Despite all the emancipatory dimensions Yugoslavia remained heavily within the socialist modernization paradigm. It unfolded its own contradictions and ambivalences, which signaled its own falling behind the project. I argue that a Marxist and decolonial perspective can teach us a double lesson: first that revolutionary transformations only took place on the periphery of Europe from mid 20th-century; and second that within Yugoslavia there is – what is often missed by certain nostalgic retrospective lenses – an own deep asymmetry and injustice: the moment when the social solidarity model of Yugoslavia weakened, also the political, and cultural autonomy became overwritten by nationalistic orientation. The market reform celebrated as opening to the West actually, on the most part, liberalized economy and intensified competition between workers, companies, and republics/regions. The case of Kosovo presented the paradigmatic case of undevelopment, being the most exploited region, with its economy designed to production of cheap raw materials further linked to a kind of political blockade, which often met protests with harsher repression and was translated onto nationalist ideology. A decolonial-Marxist perspective can shed some further light on the longer process of the defeat of socialism, the destruction of Yugoslavia and (its own) Non-alignment.

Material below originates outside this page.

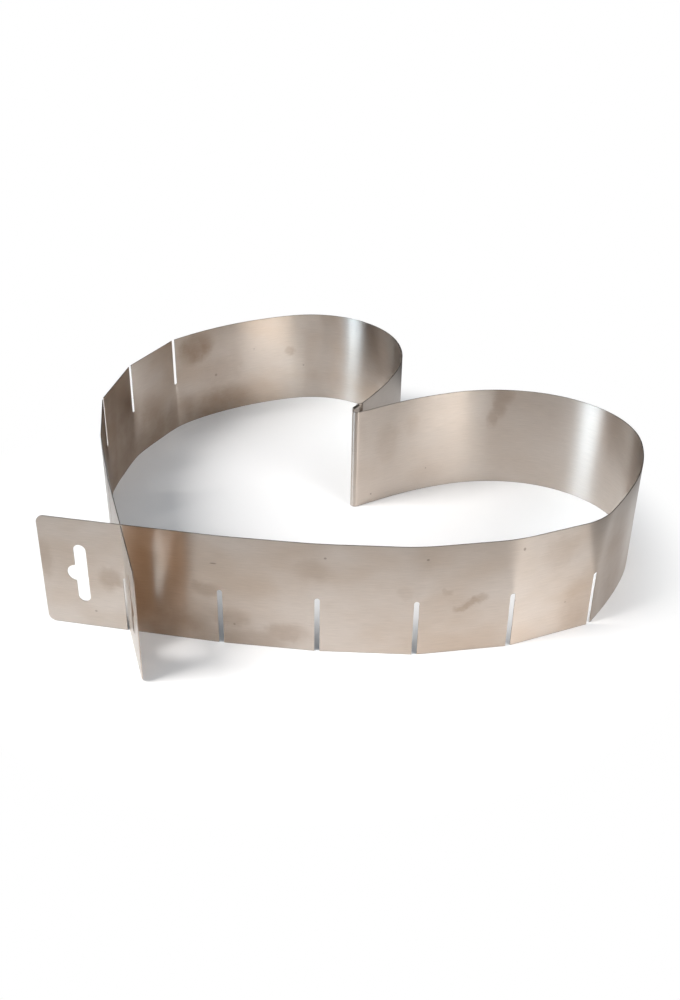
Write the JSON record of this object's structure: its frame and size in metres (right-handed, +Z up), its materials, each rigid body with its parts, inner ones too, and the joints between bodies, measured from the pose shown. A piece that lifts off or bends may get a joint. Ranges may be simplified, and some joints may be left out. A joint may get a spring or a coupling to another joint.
{
  "type": "flexible cake ring",
  "caption": "Open heart-shaped cake ring of thin brushed steel bands on edge, crossed in each other's slots at the point, with hanging tabs.",
  "frame": {"origin": "middle of the footprint, on the plane of the bottom edges", "axes": "+Z up, +X towards the right lobe, +Y towards the notch and the lobes' tops, so the heart's point is at -Y"},
  "size_m": [0.311, 0.2902, 0.06],
  "materials": {
    "steel": "satin, with a fine grain along the bands"
  },
  "bodies": {
    "left_band": {"left_band": "steel"},
    "right_band": {"right_band": "steel"}
  },
  "joints": [
    {"name": "lift_off", "type": "slide", "parent": "left_band", "child": "right_band", "axis": [0, 0, 1], "range_m": [0, 0.062]}
  ]
}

Sanja Petkovska, University of Belgrade
The importance of the decolonial approach for the Global East and the survival of the idea of critical theory
This contribution to the Postcolonial Critiques – Decolonial Perspectives series of lectures will focus on the importance of a decolonial impulse as a potential site of the perseverance of contemporary progressive political ideas and socially relevant epistemologies through two main points of reading the decolonial and postcolonial critique from the (Global) East. The first point addresses the political and cultural status of the East in the European project and its historical subjugation to it. The application of the decolonial approach to the status of the (Global) East is the main topic of the edited volume Decolonial Politics on European Peripheries (Routledge 2023) of which I served as the main editor. I will explicate the book project as a response to the assumed negative side of post/decolonial critique: above all a heavy accent on descriptive and abstract categories without structural social analyses. I will highlight the racial aspect of the relation to the East in the European project highlighted by the book and its reflection visibility in the negotiation with the Third countries, but also how in the book racial, national, class, gender, and other intersectional dimensions of inequality were implemented to the main political, actual problems such as building the epistemologies and politics for the process of transition and a response to it, its infrastructural obstacles and ideological fallacies, migration, various inequalities in certain domains, etc.

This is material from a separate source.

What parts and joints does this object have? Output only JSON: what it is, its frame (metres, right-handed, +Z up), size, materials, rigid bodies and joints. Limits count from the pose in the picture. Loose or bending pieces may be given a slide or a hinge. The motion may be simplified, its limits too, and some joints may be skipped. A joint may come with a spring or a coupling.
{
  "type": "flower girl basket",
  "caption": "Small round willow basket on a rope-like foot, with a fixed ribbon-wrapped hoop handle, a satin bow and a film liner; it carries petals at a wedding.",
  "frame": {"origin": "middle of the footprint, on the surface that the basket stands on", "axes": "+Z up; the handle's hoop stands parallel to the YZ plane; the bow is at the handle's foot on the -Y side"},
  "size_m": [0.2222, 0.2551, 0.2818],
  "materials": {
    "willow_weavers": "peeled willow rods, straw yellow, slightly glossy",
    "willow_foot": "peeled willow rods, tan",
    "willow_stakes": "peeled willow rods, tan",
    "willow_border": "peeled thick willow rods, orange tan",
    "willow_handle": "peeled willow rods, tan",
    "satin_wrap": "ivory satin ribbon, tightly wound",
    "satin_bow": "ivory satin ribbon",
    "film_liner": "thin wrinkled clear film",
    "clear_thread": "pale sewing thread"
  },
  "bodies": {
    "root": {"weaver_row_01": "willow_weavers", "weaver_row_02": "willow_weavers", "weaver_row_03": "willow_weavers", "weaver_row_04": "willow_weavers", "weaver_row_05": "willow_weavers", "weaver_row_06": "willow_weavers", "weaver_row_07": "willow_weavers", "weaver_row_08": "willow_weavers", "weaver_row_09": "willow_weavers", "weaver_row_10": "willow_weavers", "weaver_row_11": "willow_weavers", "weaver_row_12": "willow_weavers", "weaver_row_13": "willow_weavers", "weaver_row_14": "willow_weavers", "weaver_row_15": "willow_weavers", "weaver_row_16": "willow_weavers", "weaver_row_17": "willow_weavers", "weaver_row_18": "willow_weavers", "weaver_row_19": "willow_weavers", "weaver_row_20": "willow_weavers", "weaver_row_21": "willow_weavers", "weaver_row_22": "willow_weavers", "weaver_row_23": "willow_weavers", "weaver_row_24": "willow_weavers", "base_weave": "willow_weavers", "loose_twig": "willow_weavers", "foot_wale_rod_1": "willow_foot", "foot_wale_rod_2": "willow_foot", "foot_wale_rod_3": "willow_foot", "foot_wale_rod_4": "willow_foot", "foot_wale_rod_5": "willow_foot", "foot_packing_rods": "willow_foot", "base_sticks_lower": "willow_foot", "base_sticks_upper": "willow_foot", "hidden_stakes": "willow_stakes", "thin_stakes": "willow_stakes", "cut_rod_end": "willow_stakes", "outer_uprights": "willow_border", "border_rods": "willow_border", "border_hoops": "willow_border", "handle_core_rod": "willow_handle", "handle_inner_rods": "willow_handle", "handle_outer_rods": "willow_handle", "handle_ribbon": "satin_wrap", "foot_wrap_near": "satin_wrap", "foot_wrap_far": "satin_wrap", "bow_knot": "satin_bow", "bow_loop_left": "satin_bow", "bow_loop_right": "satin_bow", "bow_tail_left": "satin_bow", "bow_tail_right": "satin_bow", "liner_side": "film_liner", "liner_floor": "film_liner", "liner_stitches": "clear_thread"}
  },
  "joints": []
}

On another hand, my contribution will focus on inequalities in the domain of academic production and its infrastructures in the East of Europe that forms a heav y obstacle in teaching and research coming from the region that is globally accessible and visible. I will highlight the importance of critical scholarship taking into account both philosophy and social theory in examining the potentials of decolonial thought to rethink inequalities and exclusion between but also within the East and West countries and raise awareness of the weaknesses of decolonial and postcolonial scholarship which rarely offers alternatives for the claimed wrongs detected. Particularly the notions of progress and pathology and their place in critical social theory will be reminded of while concluding that no assumption of innocence applies to academic labour as such; instead, building self-criticism and looking for mechanisms for solidarity is an essential task in front of us. In conclusion, I will address all the means of subjugation and privileges of my position and point to some directions for my future research efforts.

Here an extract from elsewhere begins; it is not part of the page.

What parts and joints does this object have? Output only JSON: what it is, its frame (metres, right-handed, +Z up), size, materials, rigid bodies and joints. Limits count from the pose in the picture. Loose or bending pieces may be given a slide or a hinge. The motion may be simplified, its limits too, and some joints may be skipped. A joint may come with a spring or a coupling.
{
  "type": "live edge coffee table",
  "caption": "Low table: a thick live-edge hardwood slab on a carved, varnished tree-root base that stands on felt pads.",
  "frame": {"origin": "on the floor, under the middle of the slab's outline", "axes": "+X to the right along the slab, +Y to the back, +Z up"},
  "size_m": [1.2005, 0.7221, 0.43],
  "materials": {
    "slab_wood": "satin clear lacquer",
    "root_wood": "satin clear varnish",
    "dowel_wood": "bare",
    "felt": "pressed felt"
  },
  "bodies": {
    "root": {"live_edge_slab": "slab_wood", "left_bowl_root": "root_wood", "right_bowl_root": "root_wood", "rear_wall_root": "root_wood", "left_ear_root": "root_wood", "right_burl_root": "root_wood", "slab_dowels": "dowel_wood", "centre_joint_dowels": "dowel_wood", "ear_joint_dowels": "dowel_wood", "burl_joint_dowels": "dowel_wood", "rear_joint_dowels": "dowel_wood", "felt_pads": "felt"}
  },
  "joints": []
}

Pablo Valdivia Orozco, EUV Frankfurt/Oder
The coloniality of being European: The Duty and Desire of historical existence in Early Modern Europe
It is safe to say that the colonial-capitalist world has never truly considered a history beyond its own. Only this history is deemed History, and only the Western self is regarded as historical, while, as Eric Wolf ironically noted, the rest of the world consists of "people without history." The invention of History—with a capital “H”—must therefore be analyzed as a colonial-capitalist construct, one so powerful that it remains largely intact even within orthodox Marxism. In this short input, I aim to illustrate that it is no coincidence that the modern colonial system, which took shape from 1492 onward, was established by those European nations that, in the preceding two centuries, had developed a concept of history that extended beyond mere historical knowledge, narratives, and myths. This concept also forged a distinct form of historical consciousness—one that played a crucial role in shaping colonial difference and became intertwined with other categories of difference, such as race and gender.
A decolonial critique of this History must involve a reconstruction of how this historical consciousness was implemented. The emergence of “historical (self-)consciousness” marks a foundational moment in European history—one that led to the coloniality of being European. I aim to illustrate this moment by examining the historical discourses that arose during the Italian Renaissance and the invention of the Middle Ages as a prehistory of colonial History. Humanist historical self-affirmation reveals the profound entanglement between power and history, between the legitimacy of power and historical legitimacy, as well as the subjectivizing force of History. As early modern humanist texts reveal, this form of historical consciousness is tied to a subjectivizing mode of historical existence and understanding. It is embedded within a discourse of power that compels privileged subjects to “make history.” This History operates as a force of total integration, which— as colonial and racial capitalism demonstrate—coexists with the exclusion and exploitation of all those deemed unworthy of "making history."
Given this, a decolonial critique must also engage with those struggles that resist History precisely in the name of those histories that have been negated and mutilated by the drive toward total integration—an impulse characteristic of racial capitalism. One of the central objectives of these decolonial struggles is to (re)articulate relationships that do not conform to History, that is: a reevaluation of the rest.